REQUIRED TASK:
Scan the data for lines with "parts" and report the count by itself.

--- MATERIAL FOR THIS TASK ---

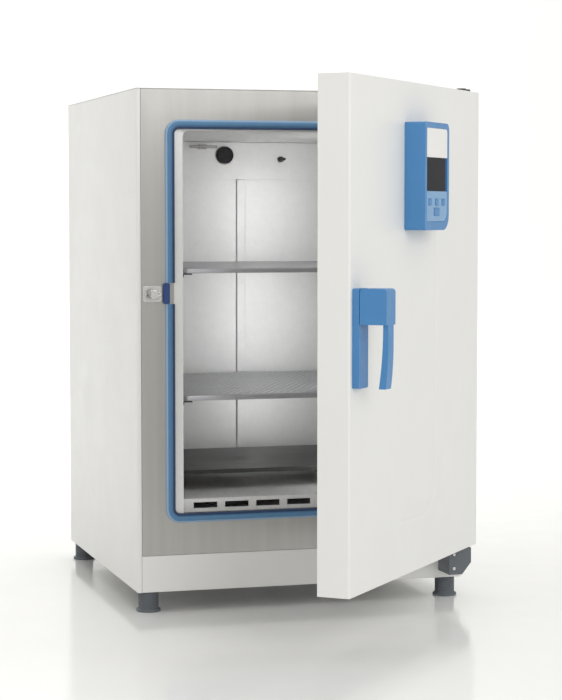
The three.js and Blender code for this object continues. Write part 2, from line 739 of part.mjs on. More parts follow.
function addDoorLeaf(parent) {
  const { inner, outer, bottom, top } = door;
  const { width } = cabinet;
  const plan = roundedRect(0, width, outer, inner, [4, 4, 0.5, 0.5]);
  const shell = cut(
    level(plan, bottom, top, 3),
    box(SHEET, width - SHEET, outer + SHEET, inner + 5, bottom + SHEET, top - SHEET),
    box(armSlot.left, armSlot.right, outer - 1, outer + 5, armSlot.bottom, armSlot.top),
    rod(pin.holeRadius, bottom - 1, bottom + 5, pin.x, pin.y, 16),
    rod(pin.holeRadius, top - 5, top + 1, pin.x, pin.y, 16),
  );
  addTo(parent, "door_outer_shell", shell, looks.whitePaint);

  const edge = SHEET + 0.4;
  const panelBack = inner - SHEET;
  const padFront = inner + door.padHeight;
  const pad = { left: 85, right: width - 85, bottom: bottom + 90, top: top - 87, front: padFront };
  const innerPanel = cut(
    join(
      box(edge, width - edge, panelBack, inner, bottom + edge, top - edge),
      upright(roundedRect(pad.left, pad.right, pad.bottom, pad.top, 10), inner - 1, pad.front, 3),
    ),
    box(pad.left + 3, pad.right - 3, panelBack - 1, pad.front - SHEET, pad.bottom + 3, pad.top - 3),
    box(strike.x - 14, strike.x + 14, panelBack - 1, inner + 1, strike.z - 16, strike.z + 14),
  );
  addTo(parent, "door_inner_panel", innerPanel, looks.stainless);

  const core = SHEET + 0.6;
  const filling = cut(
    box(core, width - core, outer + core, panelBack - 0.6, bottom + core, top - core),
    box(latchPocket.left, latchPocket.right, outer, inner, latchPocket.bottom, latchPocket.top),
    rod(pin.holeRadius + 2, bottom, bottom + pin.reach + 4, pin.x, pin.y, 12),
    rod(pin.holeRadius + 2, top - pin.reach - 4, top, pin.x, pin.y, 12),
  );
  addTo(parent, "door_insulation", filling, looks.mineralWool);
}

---
--- MATERIAL FOR THIS TASK ---

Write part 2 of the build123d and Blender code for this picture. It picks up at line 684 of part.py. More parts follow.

---

SOLUTION TO THE PROBLEM:
2